Challenge – Every line of the material below must be repeated exactly.

Information provided –
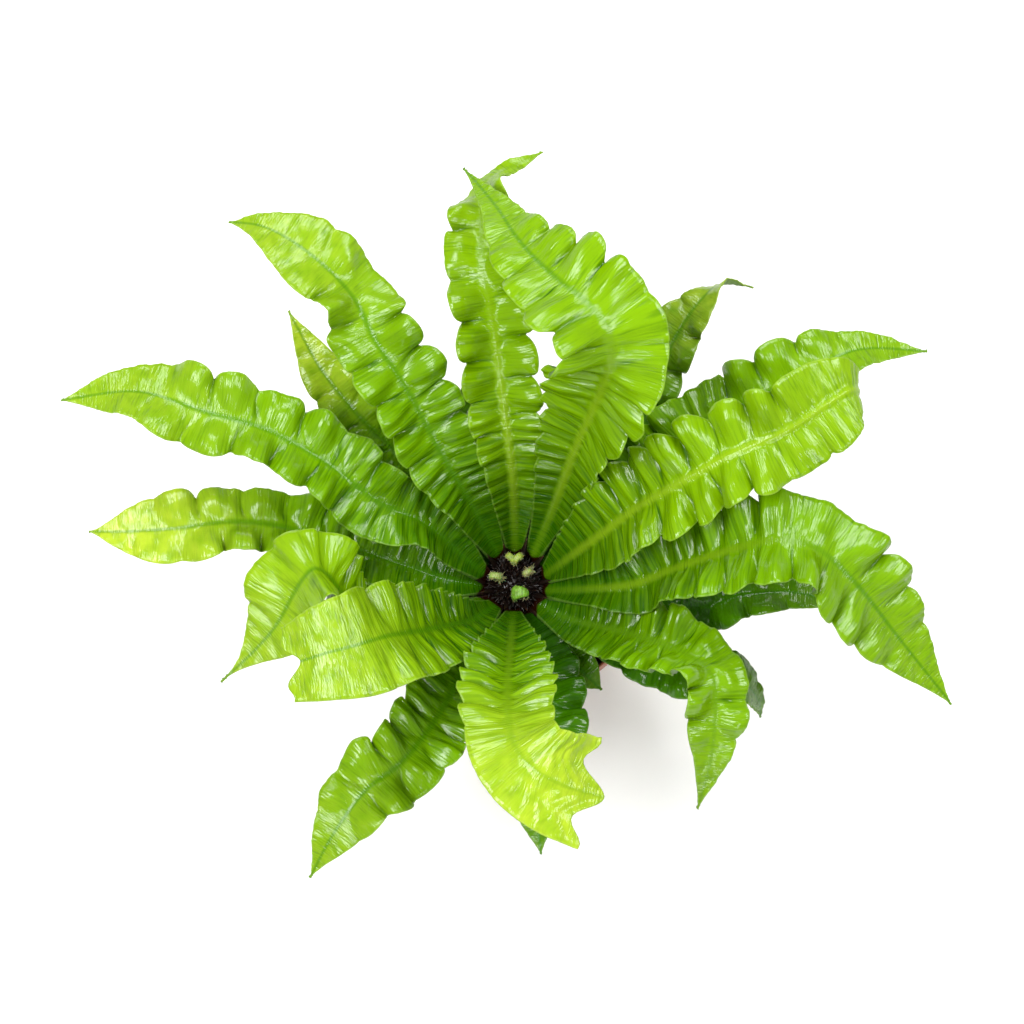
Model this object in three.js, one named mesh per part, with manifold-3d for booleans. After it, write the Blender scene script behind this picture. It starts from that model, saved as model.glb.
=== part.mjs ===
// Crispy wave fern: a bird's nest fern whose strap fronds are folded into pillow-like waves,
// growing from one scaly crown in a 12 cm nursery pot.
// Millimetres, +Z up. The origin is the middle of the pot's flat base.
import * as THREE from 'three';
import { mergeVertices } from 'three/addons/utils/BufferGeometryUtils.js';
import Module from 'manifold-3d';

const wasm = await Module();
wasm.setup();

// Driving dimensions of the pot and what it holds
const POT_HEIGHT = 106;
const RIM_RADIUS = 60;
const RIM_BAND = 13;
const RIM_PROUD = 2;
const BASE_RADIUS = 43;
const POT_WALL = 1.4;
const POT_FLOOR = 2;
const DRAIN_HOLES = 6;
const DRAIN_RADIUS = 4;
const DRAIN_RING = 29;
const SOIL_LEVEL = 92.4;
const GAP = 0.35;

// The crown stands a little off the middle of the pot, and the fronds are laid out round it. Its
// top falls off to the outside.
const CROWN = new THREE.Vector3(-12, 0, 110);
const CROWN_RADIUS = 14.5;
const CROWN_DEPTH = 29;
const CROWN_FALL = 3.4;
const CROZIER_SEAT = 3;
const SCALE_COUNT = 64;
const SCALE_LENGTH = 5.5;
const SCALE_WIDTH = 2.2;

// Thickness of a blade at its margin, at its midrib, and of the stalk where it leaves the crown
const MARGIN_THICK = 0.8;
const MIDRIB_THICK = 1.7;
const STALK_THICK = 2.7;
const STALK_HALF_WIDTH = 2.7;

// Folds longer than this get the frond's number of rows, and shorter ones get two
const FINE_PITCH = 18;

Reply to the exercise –
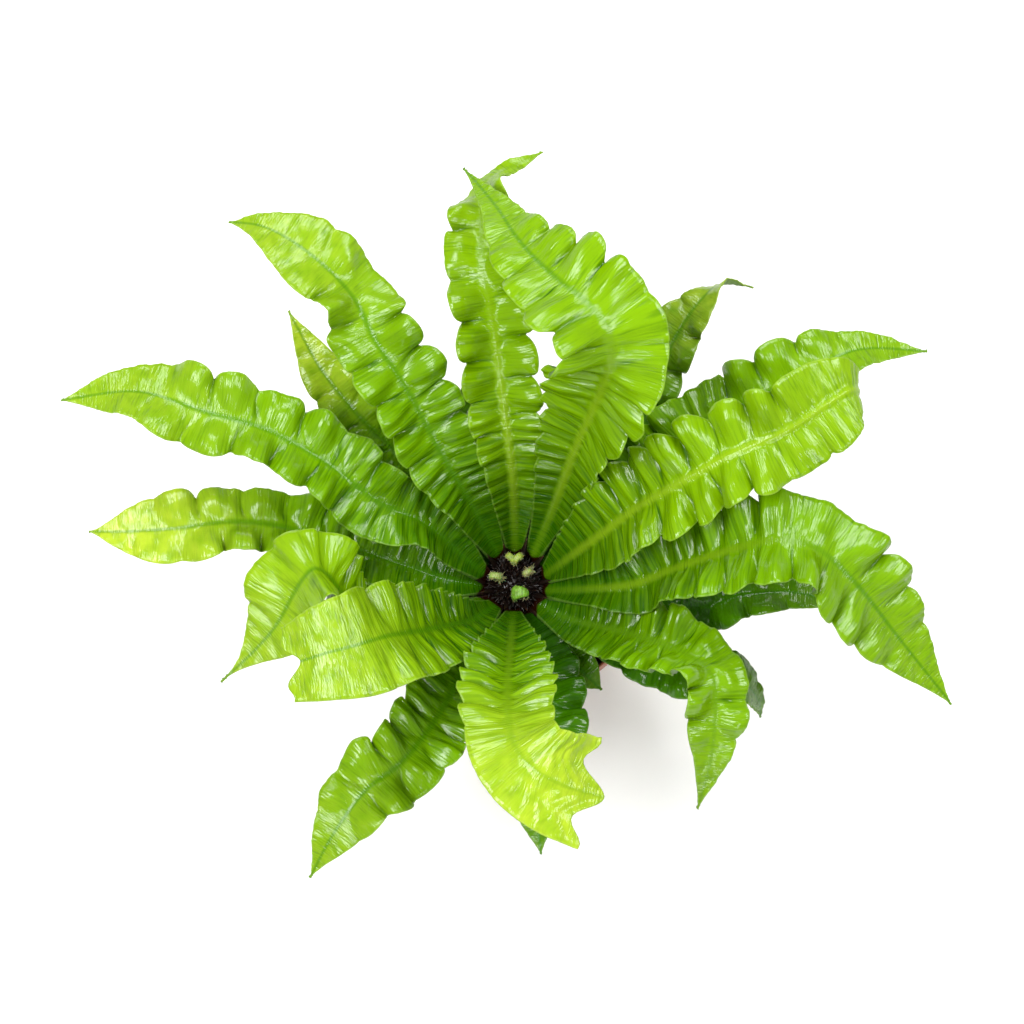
Model this object in three.js, one named mesh per part, with manifold-3d for booleans. After it, write the Blender scene script behind this picture. It starts from that model, saved as model.glb.
=== part.mjs ===
// Crispy wave fern: a bird's nest fern whose strap fronds are folded into pillow-like waves,
// growing from one scaly crown in a 12 cm nursery pot.
// Millimetres, +Z up. The origin is the middle of the pot's flat base.
import * as THREE from 'three';
import { mergeVertices } from 'three/addons/utils/BufferGeometryUtils.js';
import Module from 'manifold-3d';

const wasm = await Module();
wasm.setup();

// Driving dimensions of the pot and what it holds
const POT_HEIGHT = 106;
const RIM_RADIUS = 60;
const RIM_BAND = 13;
const RIM_PROUD = 2;
const BASE_RADIUS = 43;
const POT_WALL = 1.4;
const POT_FLOOR = 2;
const DRAIN_HOLES = 6;
const DRAIN_RADIUS = 4;
const DRAIN_RING = 29;
const SOIL_LEVEL = 92.4;
const GAP = 0.35;

// The crown stands a little off the middle of the pot, and the fronds are laid out round it. Its
// top falls off to the outside.
const CROWN = new THREE.Vector3(-12, 0, 110);
const CROWN_RADIUS = 14.5;
const CROWN_DEPTH = 29;
const CROWN_FALL = 3.4;
const CROZIER_SEAT = 3;
const SCALE_COUNT = 64;
const SCALE_LENGTH = 5.5;
const SCALE_WIDTH = 2.2;

// Thickness of a blade at its margin, at its midrib, and of the stalk where it leaves the crown
const MARGIN_THICK = 0.8;
const MIDRIB_THICK = 1.7;
const STALK_THICK = 2.7;
const STALK_HALF_WIDTH = 2.7;

// Folds longer than this get the frond's number of rows, and shorter ones get two
const FINE_PITCH = 18;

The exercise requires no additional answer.